If you’re one of the estimated 3 gajillion people who have seen or will see Chris Nolan’s blockbuster movie Interstellar, one thing is already clear to you: 

this is not a documentary. 

That means it’s fiction, specifically science fiction, which is how you get the sci and the fi in the sci-fi pairing. 

So if you go into the movie looking for a lot of scientific 'gotcha’ moments, let’s stipulate up front that you’re going to find some.


That being said, part of Interstellar’s considerable appeal is that it does go heavy on the science part of things. Nolan enlisted Caltech cosmologist Kip Thorne as the film's technical adviser, and Thorne kept a whip hand on the production, ensuring that the storyline hewed as closely as possible to the head-crackingly complex physics that govern the universe.


So where did Interstellar play it absolutely straight and where did it take the occasional narrative liberty? Here are a few of the key plot points and the verdict from the scientists (warning, there may be spoilers ahead):


1. A worm hole could open in space, providing a short cut from one side of the universe to the other. 

Verdict: Mostly true


Worm holes are a pretty well-accepted part of modern cosmology and it’s Thorne’s theorems that have helped make them that way. The idea is that if you think of space-time less as a void than as a sort of fabric—which it is—it could, under the right circumstances fold over on itself. Punching the necessary holes in that fabric so that you could make your universe-transiting trip would be a bit more difficult. 


That would require what’s known as negative energy—an energetic state less than zero—to create the portal and keep it open. There have been attempts to create such conditions in the lab, which is a long way from a real wormhole but at least helps prove the theory.

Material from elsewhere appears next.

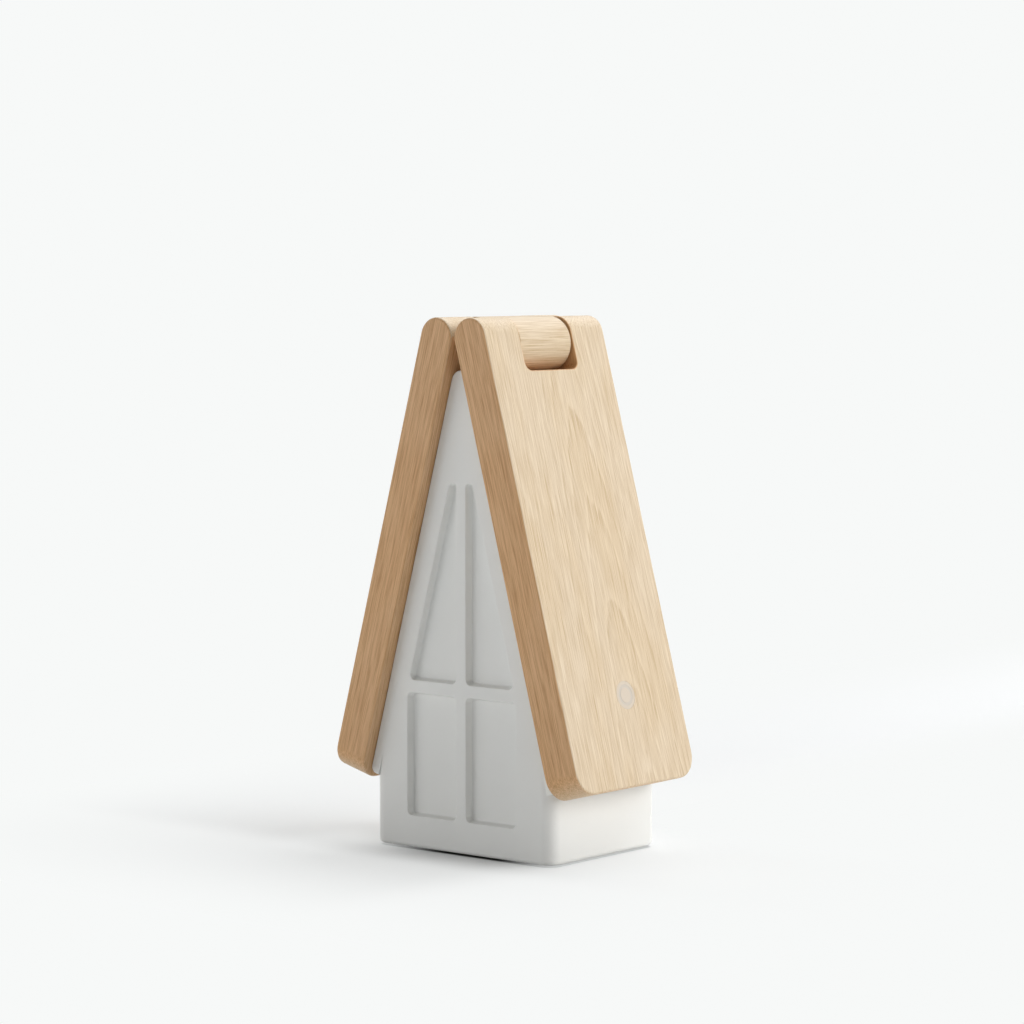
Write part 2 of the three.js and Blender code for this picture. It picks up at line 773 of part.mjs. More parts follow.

One bit of license the Interstellar story did take concerns how the wormhole came to be. It takes a massive object to generate a gravity field sufficient to fold space-time in half, and the one in the movie would have to be the equivalent of 100 million of our suns. 


Depending on where in the universe you placed an object with that kind of mass, it could make a real mess of the surrounding worlds—but it doesn’t in the movie.


2. Getting too close to the gravity well of a massive object like a black hole causes time to move more slowly for you than it would for people on Earth. Verdict: True


For this one, stay with space-time as a fabric—a stretched one, like a trampoline. Now place a 500-lb. cannon ball on it. That’s your black hole with its massive gravity field. The vertical threads in the weave of the fabric are space, the horizontal ones are time, and the cannon ball can’t distort one without distorting the other, too. 


That means that everything—including how soon your next birthday comes—will be stretched out. Really, it’s as simple as that—unless you want to spend some time with the equations that prove the point, which, trust us, you don’t.


3. There is something known as Hawking radiation, discovered by, well, guess who. When a particle falls into a black hole, the fact that it's falling creates another form of negative energy. But nature hates when its books are unbalanced—a negative without a corresponding positive is like a debit without a credit. 


So the black hole emits a particle to keep everything revenue- neutral. Zillions of those particles create a form of outflowing energy—and energy can be encoded to carry information, which is how all forms of wireless communication work. 

That’s hardly the same as being able to radio down to Houston from within a black hole’s maw, but it takes you a big step closer.